Set exercise: Reproduce only the stretch of entries below that begins at the first line and ends at the line holding "RIM_TOP = BOARD_TOP".

-- begin Listed records --

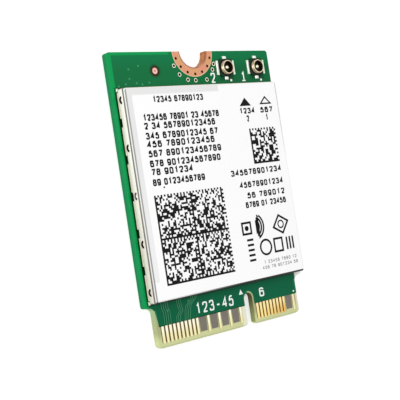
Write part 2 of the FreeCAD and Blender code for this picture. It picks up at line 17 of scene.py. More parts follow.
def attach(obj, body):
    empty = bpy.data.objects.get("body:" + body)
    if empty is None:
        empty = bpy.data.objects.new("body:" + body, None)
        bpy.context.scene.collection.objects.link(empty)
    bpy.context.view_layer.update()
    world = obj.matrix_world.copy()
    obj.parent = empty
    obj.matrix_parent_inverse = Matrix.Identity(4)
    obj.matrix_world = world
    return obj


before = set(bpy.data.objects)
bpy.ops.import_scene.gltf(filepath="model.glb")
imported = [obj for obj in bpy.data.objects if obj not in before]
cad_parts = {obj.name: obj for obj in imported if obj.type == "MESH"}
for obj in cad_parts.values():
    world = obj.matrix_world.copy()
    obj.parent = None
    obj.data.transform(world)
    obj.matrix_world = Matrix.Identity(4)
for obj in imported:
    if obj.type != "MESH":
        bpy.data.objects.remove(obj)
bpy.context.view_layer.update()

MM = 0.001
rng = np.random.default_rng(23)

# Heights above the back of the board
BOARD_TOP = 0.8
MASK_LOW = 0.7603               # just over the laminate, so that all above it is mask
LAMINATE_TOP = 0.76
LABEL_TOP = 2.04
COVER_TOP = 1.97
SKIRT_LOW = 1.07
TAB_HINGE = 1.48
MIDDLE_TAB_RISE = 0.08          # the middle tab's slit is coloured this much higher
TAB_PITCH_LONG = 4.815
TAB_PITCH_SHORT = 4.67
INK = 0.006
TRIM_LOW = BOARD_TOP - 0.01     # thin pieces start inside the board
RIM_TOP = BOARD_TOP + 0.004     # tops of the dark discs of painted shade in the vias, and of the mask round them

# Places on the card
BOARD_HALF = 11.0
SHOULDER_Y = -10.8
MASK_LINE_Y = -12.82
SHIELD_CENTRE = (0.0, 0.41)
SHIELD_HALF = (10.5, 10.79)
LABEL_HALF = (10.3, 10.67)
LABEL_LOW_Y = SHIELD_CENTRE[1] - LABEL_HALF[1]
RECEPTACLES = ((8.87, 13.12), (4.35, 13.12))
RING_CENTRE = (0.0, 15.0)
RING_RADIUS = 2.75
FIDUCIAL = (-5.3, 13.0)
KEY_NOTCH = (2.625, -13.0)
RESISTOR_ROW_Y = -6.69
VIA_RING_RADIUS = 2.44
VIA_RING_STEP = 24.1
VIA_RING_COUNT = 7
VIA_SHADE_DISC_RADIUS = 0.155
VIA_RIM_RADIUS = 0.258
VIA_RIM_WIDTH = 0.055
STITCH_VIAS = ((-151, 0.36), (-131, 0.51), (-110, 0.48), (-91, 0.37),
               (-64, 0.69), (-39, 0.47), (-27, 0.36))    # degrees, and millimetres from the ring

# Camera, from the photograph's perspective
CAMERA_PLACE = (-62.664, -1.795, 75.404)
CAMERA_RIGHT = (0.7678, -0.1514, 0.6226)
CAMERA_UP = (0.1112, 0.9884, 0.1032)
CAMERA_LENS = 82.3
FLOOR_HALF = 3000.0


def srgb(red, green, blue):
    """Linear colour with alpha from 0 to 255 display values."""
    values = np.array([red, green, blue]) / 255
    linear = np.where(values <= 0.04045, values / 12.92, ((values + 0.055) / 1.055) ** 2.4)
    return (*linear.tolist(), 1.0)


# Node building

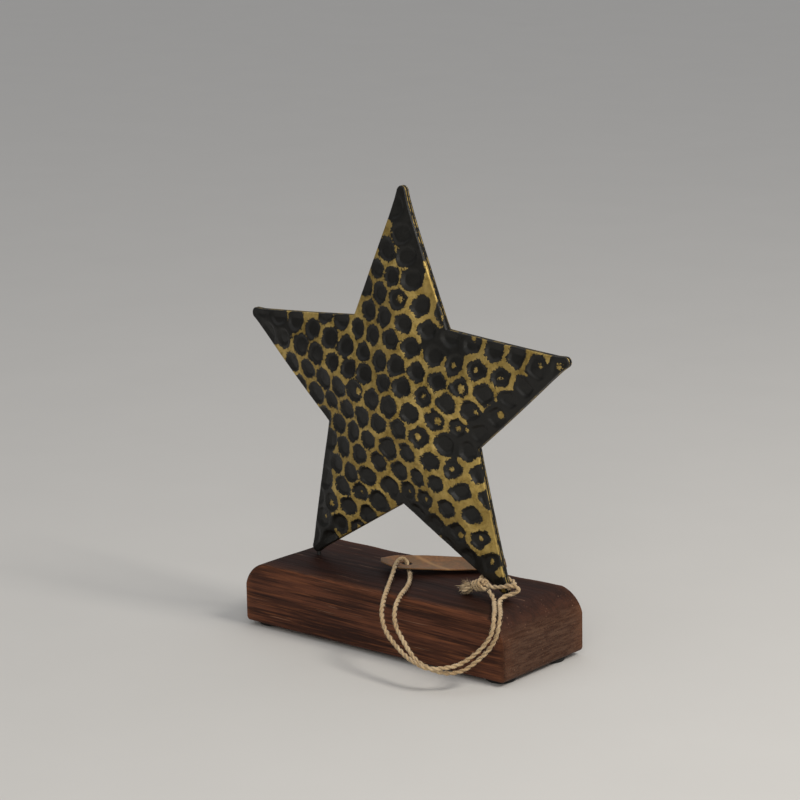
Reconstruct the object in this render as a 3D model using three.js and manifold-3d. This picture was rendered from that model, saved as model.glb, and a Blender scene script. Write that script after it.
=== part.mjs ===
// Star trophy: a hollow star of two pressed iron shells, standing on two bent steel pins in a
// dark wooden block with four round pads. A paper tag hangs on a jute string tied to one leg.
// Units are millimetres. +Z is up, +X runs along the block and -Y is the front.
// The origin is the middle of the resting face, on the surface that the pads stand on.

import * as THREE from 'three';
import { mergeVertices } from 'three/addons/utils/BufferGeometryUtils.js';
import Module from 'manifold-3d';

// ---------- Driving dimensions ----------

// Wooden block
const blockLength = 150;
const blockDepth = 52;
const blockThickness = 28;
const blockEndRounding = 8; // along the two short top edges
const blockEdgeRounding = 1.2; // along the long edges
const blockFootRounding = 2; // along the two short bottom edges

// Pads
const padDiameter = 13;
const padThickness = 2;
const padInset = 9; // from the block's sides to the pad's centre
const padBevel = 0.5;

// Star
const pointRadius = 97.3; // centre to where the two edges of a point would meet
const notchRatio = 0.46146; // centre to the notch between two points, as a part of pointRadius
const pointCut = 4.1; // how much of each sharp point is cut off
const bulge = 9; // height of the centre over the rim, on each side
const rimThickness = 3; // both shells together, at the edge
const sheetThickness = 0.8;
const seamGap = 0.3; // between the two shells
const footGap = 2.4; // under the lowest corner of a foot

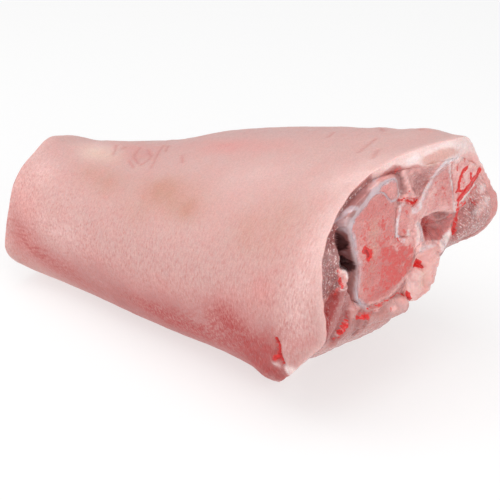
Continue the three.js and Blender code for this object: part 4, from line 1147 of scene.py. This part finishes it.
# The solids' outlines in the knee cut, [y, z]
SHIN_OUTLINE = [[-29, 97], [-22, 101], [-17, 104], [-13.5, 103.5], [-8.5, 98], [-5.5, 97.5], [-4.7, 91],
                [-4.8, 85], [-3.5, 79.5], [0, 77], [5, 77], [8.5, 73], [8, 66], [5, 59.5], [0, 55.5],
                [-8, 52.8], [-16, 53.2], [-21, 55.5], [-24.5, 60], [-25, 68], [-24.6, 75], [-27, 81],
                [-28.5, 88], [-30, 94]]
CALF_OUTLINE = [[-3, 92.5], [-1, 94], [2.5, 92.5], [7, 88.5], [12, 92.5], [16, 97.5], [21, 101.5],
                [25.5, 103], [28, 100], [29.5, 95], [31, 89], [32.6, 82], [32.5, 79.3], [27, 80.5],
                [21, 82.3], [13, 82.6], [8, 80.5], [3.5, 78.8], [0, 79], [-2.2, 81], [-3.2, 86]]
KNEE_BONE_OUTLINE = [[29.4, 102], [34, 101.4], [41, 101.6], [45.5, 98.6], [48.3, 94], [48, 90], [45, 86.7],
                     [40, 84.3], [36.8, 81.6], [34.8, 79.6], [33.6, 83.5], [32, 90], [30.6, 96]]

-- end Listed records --

Answer in full:
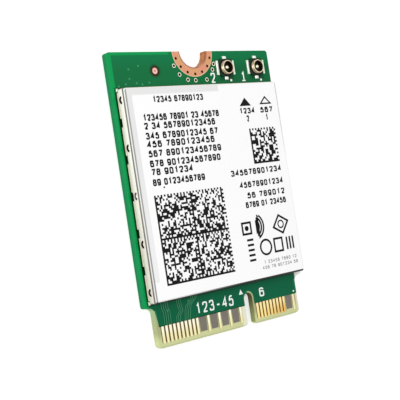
Write part 2 of the FreeCAD and Blender code for this picture. It picks up at line 17 of scene.py. More parts follow.
def attach(obj, body):
    empty = bpy.data.objects.get("body:" + body)
    if empty is None:
        empty = bpy.data.objects.new("body:" + body, None)
        bpy.context.scene.collection.objects.link(empty)
    bpy.context.view_layer.update()
    world = obj.matrix_world.copy()
    obj.parent = empty
    obj.matrix_parent_inverse = Matrix.Identity(4)
    obj.matrix_world = world
    return obj


before = set(bpy.data.objects)
bpy.ops.import_scene.gltf(filepath="model.glb")
imported = [obj for obj in bpy.data.objects if obj not in before]
cad_parts = {obj.name: obj for obj in imported if obj.type == "MESH"}
for obj in cad_parts.values():
    world = obj.matrix_world.copy()
    obj.parent = None
    obj.data.transform(world)
    obj.matrix_world = Matrix.Identity(4)
for obj in imported:
    if obj.type != "MESH":
        bpy.data.objects.remove(obj)
bpy.context.view_layer.update()

MM = 0.001
rng = np.random.default_rng(23)

# Heights above the back of the board
BOARD_TOP = 0.8
MASK_LOW = 0.7603               # just over the laminate, so that all above it is mask
LAMINATE_TOP = 0.76
LABEL_TOP = 2.04
COVER_TOP = 1.97
SKIRT_LOW = 1.07
TAB_HINGE = 1.48
MIDDLE_TAB_RISE = 0.08          # the middle tab's slit is coloured this much higher
TAB_PITCH_LONG = 4.815
TAB_PITCH_SHORT = 4.67
INK = 0.006
TRIM_LOW = BOARD_TOP - 0.01     # thin pieces start inside the board
RIM_TOP = BOARD_TOP + 0.004     # tops of the dark discs of painted shade in the vias, and of the mask round them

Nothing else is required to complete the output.